Mrs. Schachtel, the former Barbara Levin, was
director of the Quality Assurance for the Institute
of Preventive Medicine at the Houston Methodist Hospital.
Dr. Schachtel is often remembered for
his aphorism, “Happiness is not
having what you want, but wanting what you have.”
Saturday, May 06, 2017
This Week in Texas Methodist History May 7
1866 General Conference Meets in New Orleans. Important Changes for Texas
May 1866
Few Methodist General Conferences have
been as consequential as the one that met in New Orleans during the first weeks of
1866. There had been no 1862 General
Conference of the MECS so there was much work to do.
Delegates dropped participation in a
class meeting as a requirement for church membership and voted to allow lay
delegates to conference. Delegates
doubled the number of active bishops from four to eight. (Bishops Soule and Andrew were still alive
but no longer traveled to hold annual conferences.) One of those newly elected bishops was Enoch
Marvin, the first bishop who had served a church in Texas.

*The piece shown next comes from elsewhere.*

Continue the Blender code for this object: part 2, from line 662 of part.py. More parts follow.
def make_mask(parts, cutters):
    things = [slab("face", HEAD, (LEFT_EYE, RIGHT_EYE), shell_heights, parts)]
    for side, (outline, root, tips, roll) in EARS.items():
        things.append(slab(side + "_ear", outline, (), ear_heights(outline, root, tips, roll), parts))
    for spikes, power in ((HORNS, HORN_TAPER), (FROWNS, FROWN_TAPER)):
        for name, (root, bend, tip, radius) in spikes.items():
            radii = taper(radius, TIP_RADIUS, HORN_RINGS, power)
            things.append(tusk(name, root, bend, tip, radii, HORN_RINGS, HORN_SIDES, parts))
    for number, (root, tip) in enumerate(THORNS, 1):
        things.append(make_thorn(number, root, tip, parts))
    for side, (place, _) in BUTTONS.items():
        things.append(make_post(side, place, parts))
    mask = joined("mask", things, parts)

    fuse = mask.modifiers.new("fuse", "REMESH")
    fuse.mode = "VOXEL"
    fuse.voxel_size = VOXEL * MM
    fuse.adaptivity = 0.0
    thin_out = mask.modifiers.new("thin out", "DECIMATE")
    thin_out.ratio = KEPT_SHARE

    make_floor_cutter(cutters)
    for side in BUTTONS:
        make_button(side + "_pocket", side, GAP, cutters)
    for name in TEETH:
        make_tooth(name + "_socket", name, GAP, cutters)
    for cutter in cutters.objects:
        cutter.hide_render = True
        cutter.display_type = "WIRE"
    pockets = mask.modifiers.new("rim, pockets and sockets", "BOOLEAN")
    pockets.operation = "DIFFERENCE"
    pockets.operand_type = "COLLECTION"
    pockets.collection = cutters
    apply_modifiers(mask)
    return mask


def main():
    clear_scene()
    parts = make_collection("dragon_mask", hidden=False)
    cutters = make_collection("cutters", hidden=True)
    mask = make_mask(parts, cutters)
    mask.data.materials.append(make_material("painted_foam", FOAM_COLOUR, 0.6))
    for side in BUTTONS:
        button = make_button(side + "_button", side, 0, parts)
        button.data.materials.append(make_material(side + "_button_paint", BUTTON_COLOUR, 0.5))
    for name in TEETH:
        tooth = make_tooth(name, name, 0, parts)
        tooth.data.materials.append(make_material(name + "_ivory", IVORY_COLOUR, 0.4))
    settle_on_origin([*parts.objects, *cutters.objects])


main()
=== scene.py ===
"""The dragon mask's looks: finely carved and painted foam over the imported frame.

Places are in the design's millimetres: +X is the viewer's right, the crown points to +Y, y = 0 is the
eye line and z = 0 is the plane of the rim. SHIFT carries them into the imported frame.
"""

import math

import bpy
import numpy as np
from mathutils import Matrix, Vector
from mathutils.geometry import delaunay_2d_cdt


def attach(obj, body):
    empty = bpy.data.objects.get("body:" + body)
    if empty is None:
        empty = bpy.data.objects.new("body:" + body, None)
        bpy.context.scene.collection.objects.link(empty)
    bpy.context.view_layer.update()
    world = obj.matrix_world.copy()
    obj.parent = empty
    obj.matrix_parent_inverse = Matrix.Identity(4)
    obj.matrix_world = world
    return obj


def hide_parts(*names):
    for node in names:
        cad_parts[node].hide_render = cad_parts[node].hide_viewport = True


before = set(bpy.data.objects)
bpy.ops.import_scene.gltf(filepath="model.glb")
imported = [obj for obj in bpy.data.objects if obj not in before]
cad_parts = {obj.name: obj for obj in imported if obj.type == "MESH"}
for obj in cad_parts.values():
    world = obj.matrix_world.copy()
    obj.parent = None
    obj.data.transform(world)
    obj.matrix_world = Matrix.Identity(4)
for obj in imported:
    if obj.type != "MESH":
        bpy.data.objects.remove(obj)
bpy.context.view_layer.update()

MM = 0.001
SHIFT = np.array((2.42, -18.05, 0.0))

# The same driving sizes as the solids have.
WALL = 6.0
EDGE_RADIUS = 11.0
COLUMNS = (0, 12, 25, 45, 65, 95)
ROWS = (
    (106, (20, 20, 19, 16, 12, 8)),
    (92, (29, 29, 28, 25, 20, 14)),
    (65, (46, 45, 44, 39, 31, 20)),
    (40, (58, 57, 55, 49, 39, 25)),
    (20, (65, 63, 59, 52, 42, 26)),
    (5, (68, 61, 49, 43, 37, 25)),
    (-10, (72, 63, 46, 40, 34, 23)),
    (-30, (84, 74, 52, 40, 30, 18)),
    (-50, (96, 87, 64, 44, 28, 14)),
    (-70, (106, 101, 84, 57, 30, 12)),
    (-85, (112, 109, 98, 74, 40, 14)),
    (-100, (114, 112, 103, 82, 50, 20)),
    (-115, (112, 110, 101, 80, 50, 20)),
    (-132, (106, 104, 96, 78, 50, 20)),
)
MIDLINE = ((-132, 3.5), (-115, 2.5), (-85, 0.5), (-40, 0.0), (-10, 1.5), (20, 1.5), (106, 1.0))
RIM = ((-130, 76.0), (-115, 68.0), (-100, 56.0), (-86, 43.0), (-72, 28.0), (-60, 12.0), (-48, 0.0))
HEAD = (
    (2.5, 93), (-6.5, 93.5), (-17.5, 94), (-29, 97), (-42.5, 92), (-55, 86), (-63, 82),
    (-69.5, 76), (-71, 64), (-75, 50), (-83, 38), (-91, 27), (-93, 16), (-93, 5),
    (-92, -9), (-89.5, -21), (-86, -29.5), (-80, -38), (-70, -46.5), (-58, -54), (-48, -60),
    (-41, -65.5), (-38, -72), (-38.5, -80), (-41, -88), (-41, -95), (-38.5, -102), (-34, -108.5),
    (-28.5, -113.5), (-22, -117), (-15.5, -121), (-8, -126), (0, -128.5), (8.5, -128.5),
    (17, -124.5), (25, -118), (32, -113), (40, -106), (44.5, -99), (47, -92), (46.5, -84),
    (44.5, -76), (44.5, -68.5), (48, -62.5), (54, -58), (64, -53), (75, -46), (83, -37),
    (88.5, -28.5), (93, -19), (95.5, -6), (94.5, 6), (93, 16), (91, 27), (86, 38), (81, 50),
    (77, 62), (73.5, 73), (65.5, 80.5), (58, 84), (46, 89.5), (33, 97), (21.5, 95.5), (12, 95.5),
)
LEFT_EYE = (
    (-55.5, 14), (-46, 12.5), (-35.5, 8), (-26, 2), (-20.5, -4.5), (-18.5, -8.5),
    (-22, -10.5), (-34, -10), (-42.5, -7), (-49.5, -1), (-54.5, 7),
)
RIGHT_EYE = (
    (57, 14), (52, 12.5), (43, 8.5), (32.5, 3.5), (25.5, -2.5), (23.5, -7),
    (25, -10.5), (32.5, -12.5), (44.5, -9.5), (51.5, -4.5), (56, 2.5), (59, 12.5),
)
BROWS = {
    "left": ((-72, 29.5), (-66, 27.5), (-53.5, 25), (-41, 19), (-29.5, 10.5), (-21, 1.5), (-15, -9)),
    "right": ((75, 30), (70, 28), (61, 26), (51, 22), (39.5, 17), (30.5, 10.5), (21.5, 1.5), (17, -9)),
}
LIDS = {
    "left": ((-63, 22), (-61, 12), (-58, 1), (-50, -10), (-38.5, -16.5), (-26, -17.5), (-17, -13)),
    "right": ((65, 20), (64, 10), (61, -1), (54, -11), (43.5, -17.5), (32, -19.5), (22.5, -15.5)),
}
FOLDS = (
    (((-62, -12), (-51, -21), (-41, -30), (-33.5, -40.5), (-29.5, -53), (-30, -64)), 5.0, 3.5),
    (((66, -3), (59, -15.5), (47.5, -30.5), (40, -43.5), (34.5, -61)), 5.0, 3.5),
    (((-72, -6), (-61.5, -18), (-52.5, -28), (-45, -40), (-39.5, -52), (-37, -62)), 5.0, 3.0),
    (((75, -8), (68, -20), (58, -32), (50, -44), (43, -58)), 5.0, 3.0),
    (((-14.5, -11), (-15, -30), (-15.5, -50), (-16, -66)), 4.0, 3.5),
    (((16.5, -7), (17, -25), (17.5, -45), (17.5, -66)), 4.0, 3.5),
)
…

The General Conference divided the both
the Texas Conference and the East Texas Conference into northern and southern
portions, and created the North West Conference from the northern counties of
the Texas Conference and the Trinity (later North Texas) Conference from the
East Texas Conference. It also changed
the Rio Grande Mission Conference, making it the West Texas Conference (later
South West Texas and later Rio Texas).
German speaking Methodists in Texas asked for help
from the General Conference, but it could offer little more than kind words. Many of the German preachers then turned to
the MEC which had greater resources than the MECS and had a vigorous German
language publishing enterprise already in place for its German churches in Ohio, Wisconsin, Illinois, and Missouri.

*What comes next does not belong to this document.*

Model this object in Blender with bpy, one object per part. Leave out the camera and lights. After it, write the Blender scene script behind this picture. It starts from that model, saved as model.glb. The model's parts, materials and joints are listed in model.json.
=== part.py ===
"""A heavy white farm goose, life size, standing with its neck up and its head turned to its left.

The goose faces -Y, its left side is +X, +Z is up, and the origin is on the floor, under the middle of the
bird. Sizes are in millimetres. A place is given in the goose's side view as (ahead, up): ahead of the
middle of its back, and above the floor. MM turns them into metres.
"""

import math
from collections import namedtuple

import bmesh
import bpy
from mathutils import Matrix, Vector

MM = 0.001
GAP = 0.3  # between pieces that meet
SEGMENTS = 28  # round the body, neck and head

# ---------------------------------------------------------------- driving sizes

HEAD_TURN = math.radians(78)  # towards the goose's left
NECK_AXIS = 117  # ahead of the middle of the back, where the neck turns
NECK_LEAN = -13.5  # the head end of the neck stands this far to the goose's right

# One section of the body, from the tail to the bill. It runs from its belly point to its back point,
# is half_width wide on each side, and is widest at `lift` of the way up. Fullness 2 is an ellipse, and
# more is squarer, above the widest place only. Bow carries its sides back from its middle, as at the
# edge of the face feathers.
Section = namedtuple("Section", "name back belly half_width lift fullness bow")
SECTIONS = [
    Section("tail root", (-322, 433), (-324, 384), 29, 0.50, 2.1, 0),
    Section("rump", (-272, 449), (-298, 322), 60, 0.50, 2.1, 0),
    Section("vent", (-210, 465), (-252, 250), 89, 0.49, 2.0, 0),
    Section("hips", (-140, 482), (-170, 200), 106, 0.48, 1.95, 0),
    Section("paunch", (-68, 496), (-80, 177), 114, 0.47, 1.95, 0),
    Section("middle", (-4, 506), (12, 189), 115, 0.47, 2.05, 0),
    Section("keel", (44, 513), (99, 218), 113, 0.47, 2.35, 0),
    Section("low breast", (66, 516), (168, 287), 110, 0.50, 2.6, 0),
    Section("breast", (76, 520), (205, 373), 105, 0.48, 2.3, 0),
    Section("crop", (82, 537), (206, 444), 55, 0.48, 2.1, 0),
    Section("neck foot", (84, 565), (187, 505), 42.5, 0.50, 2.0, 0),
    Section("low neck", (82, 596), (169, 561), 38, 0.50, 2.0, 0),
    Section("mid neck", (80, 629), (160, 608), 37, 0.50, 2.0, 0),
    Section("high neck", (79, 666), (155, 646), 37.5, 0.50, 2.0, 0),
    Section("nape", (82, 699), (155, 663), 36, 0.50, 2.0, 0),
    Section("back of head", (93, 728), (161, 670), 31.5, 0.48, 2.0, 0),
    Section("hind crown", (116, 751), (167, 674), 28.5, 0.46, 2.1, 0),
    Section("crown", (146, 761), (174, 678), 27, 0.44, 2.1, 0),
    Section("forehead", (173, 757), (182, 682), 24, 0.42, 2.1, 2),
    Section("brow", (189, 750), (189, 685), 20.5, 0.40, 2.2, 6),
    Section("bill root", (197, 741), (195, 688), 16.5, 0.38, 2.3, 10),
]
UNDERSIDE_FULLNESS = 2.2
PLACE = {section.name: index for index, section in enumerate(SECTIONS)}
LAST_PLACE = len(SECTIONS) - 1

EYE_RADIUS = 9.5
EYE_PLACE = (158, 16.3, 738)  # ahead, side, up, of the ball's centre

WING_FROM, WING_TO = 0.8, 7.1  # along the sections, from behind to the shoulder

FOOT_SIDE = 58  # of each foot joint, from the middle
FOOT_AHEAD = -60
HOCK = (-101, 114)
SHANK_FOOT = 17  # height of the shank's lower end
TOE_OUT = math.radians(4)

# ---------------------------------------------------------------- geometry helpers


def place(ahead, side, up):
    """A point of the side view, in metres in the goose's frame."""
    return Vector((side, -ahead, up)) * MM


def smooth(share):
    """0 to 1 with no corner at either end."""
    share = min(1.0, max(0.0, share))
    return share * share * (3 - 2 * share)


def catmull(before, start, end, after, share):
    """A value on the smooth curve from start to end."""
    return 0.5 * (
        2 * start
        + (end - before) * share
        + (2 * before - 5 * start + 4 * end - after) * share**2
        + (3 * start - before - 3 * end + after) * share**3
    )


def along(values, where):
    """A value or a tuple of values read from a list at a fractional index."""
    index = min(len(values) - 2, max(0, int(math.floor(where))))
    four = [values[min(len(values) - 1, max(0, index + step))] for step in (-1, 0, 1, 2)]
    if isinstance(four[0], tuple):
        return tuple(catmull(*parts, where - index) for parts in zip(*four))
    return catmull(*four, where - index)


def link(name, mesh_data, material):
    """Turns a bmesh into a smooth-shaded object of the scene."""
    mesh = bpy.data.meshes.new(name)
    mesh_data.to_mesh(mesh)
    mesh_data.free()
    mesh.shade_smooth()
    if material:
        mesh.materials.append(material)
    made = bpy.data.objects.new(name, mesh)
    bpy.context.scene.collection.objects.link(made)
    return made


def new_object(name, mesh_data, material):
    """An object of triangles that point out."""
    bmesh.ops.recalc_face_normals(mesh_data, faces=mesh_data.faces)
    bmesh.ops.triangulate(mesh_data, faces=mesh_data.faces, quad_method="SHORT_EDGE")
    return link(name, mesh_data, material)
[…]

The editor of Houston’s Tri-Weekly Telegram in May, 1866
was the Rev. Clayton C. Gillespie, who had served as a colonel for the
Confederacy. Naturally he gave the
General Conference extensive coverage.
He reported on the “ordination” service
for the newly elected bishops (Marvin, Wightman, Doggett, and McTyeire). He should have known better. In Methodist practice, we consecrate
bishops. They are not ordained.
The honor of preaching the “ordination”
sermon went to one of the oldest preachers there---the Rev. Lovick Pierce
(1785-1879), father of Bishop George Pierce, and one of the most beloved
Methodist preachers ever. Pierce had
been ordained in 1804 so as he stood in the pulpit at the Candorolet Street
Methodist Church,
he was in his 62nd year of preaching and was attending his 12th
General Conference. His text was 2 Cor.
11:28, . . .I am under daily pressure
because of my anxiety for all the churches.”
Lovick Pierce had a right to be
anxious. The Civil War had weakened many
MECS churches and all of their institutions, including publishing and
missionary efforts. African Americans
were in the process of leaving the MECS for other denominations including the
AME, AMEZ, and the MEC.
Lovick Pierce lived another 13 years
after his “ordination” sermon. Although
he was past 80 years old, he had one more major task to perform for his
church. Some MECS leaders assume that
since the cause of separation of the northern and southern branches was
slavery, and that slavery was abolished, the two branches might re-unite. Lovick Pierce was chosen as an emissary from
the MECS to the MEC to explore reunion.
He was chosen because of his “irenic” disposition and his sterling reputation.